## Dataset section
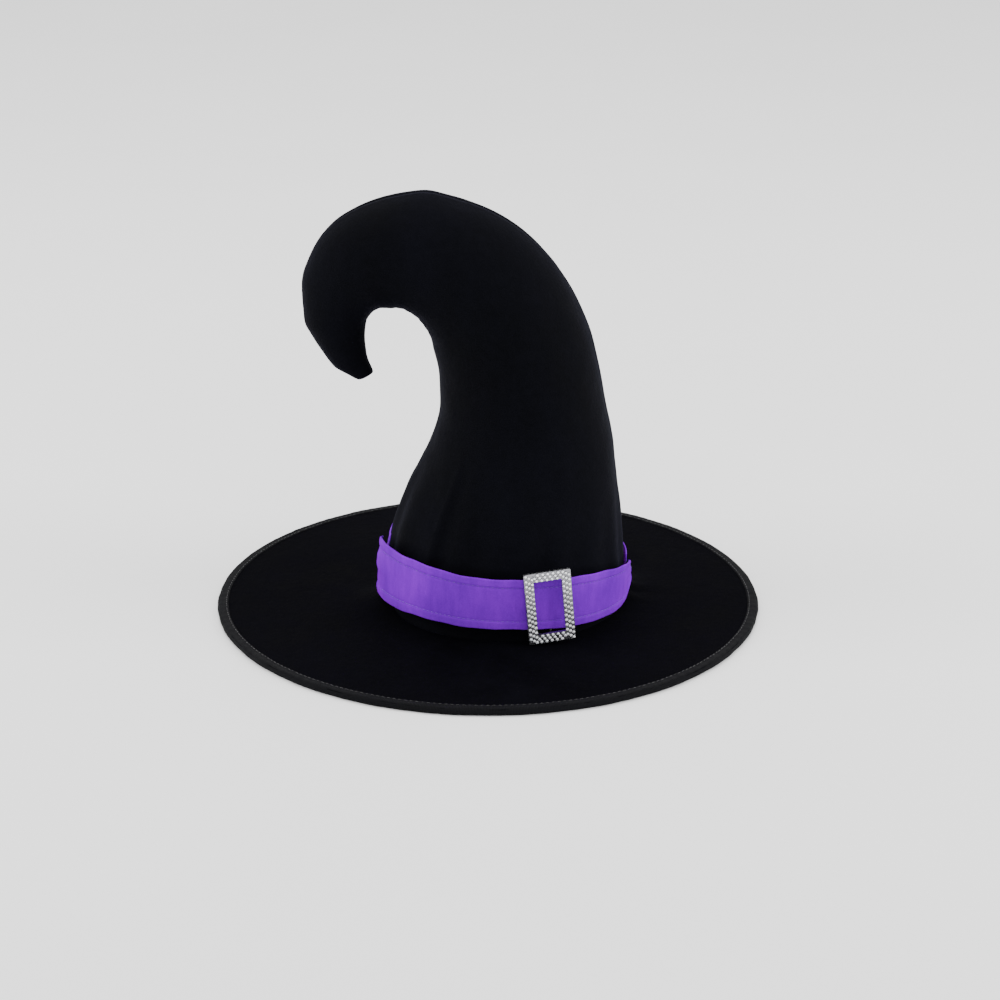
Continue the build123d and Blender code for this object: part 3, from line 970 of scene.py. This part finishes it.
def stone_template():
    """A cut stone with X up: eight crown facets round a table, and a girdle sunk in its cup."""
    sides = 8
    points = []
    for height, share, turn in ((0.15, 0.93, 0.0), (0.62, 1.0, 0.5), (0.98, 0.8, 0.0), (1.22, 0.5, 0.5)):
        radius = share * STONE_RADIUS
        for j in range(sides):
            angle = 2 * math.pi * (j + turn) / sides
            points.append((height, radius * math.cos(angle), radius * math.sin(angle)))
    faces = []
    for i in range(3):
        for j in range(sides):
            k = (j + 1) % sides
            a, b = i * sides, (i + 1) * sides
            if i % 2 == 0:
                faces += [(a + j, a + k, b + j), (a + k, b + k, b + j)]
            else:
                faces += [(a + j, a + k, b + k), (a + j, b + k, b + j)]
    faces.append(tuple(3 * sides + j for j in range(sides)))
    faces.append(tuple(reversed(range(sides))))
    return np.array(points), faces


def cup_template():
    """A small metal cup round a stone, with four claws bent over its edge."""
    sides = 16
    points = []
    rings = ((-0.1, 1.08), (0.55, 1.15), (0.7, 1.1), (0.62, 0.98), (0.1, 0.93))
    for i, (height, share) in enumerate(rings):
        radius = share * STONE_RADIUS
        for j in range(sides):
            claw = 0.34 if j % 4 == 0 and i in (2, 3) else 0.0
            angle = 2 * math.pi * (j + 2) / sides
            reach = radius - claw * 0.35
            points.append((height + claw, reach * math.cos(angle), reach * math.sin(angle)))
    return np.array(points), grid_faces(len(rings), sides, close_rows=True, close_columns=True)


def buckle_place():
    """The middle of the frame's back, and its directions outwards, across and up, as in the CAD."""
    def on_band(radius, height):
        x, y = radius * math.sin(BUCKLE_ANGLE), -radius * math.cos(BUCKLE_ANGLE)
        return np.array([
            CROWN_X + x * math.cos(BAND_TILT) + height * math.sin(BAND_TILT),
            y,
            BAND_CENTRE_Z - x * math.sin(BAND_TILT) + height * math.cos(BAND_TILT),
        ])

    middle = on_band(BUCKLE_BACK, BUCKLE_RISE)
    out = on_band(BUCKLE_BACK + 1, BUCKLE_RISE) - middle
    up = on_band(BUCKLE_BACK, BUCKLE_RISE + 1) - middle
    across = np.cross(up, out)
    turned_out = out * math.cos(BUCKLE_YAW) + across * math.sin(BUCKLE_YAW)
    turned_across = across * math.cos(BUCKLE_YAW) - out * math.sin(BUCKLE_YAW)
    across = turned_across * math.cos(BUCKLE_TWIST) + up * math.sin(BUCKLE_TWIST)
    up = up * math.cos(BUCKLE_TWIST) - turned_across * math.sin(BUCKLE_TWIST)
    return middle, turned_out, across, up


def rhinestones():
    """The stones in their cups, on the frame's front face."""
    middle, out, across, up = buckle_place()
    front = middle + out * BUCKLE_THICKNESS
    places = [place_at(front + y * across + z * up, out, across) for y, z in stone_places()]
    template, faces = stone_template()
    stones = many("rhinestones", template, faces, places)
    finish_piece(stones, BUCKLE, "clear_stone", "stone", "buckle_stones")
    template, faces = cup_template()
    cups = many("stone_cups", template, faces, places, True)
    finish_piece(cups, BUCKLE, "silver", "silver")


# ---------------------------------------------------------------- setting


def camera():
    """The photograph's view: from the front, a little above the brim."""
    data = bpy.data.cameras.new("camera")
    data.lens = CAMERA_LENS
    data.shift_x, data.shift_y = CAMERA_SHIFT
    eye = bpy.data.objects.new("camera", data)
    bpy.context.collection.objects.link(eye)
    back = Vector((0, -math.cos(CAMERA_ELEVATION), math.sin(CAMERA_ELEVATION)))
    eye.location = back * CAMERA_DISTANCE
    eye.rotation_euler = (-back).to_track_quat("-Z", "Y").to_euler()
    bpy.context.scene.camera = eye


def softbox(name, location, size, power):
    data = bpy.data.lights.new(name, "AREA")
    data.shape = "RECTANGLE"
    data.size, data.size_y = size
    data.energy = power
    lamp = bpy.data.objects.new(name, data)
    bpy.context.collection.objects.link(lamp)
    lamp.location = location
    lamp.rotation_euler = (LIGHTS_AIM - lamp.location).to_track_quat("-Z", "Y").to_euler()


def studio():
    """A pale floor, an even white surrounding and three softboxes."""
    half = FLOOR_HALF
    corners = [(-half, -half, 0), (half, -half, 0), (half, half, 0), (-half, half, 0)]
    floor = new_piece("floor", np.array(corners) / MM, [(0, 1, 2, 3)], False)
    surface = Nodes("pale_floor")
    grain = surface.noise(surface.place(), 3.0, 2.0, 0.5)
    surface.link(surface.ramp(grain, ((0.3, shade(0.92)), (0.7, shade(0.94)))),
                 surface.shader.inputs["Base Color"])
    surface.set(Roughness=0.9, Specular_IOR_Level=0.1)
    floor.data.materials.append(surface.material)
    world = bpy.data.worlds.new("studio")
    world.use_nodes = True
    background = world.node_tree.nodes["Background"]
    background.inputs["Color"].default_value = (1.0, 1.0, 1.0, 1)
    background.inputs["Strength"].default_value = WORLD_STRENGTH
    bpy.context.scene.world = world
    for box in SOFTBOXES:
        softbox(*box)


def keep_cad_parts():
    """CAD parts whose shape is right get their final material."""
    for node, material in (
        ("brim_stiffener", "board"),
        ("brim_wire", "hoop"),
        ("brim_wire_sleeve", "hoop"),
        ("buckle_frame", "silver"),
        ("buckle_centre_bar", "silver"),
    ):
        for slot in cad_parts[node].material_slots:
            slot.material = MATERIALS[material]


camera()
studio()
keep_cad_parts()
crown_velvet()
crown_foam()
crown_filling()
head_lining()
sweat_band()
brim_top()
brim_under()
edge_binding()
band_front()
band_rear()
band_tacks()
rhinestones()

## What you have to do
Produce an exact repeat of the lines from the one containing "for slot in" through the last line of the data, and nothing more.

## Exercise output
        for slot in cad_parts[node].material_slots:
            slot.material = MATERIALS[material]


camera()
studio()
keep_cad_parts()
crown_velvet()
crown_foam()
crown_filling()
head_lining()
sweat_band()
brim_top()
brim_under()
edge_binding()
band_front()
band_rear()
band_tacks()
rhinestones()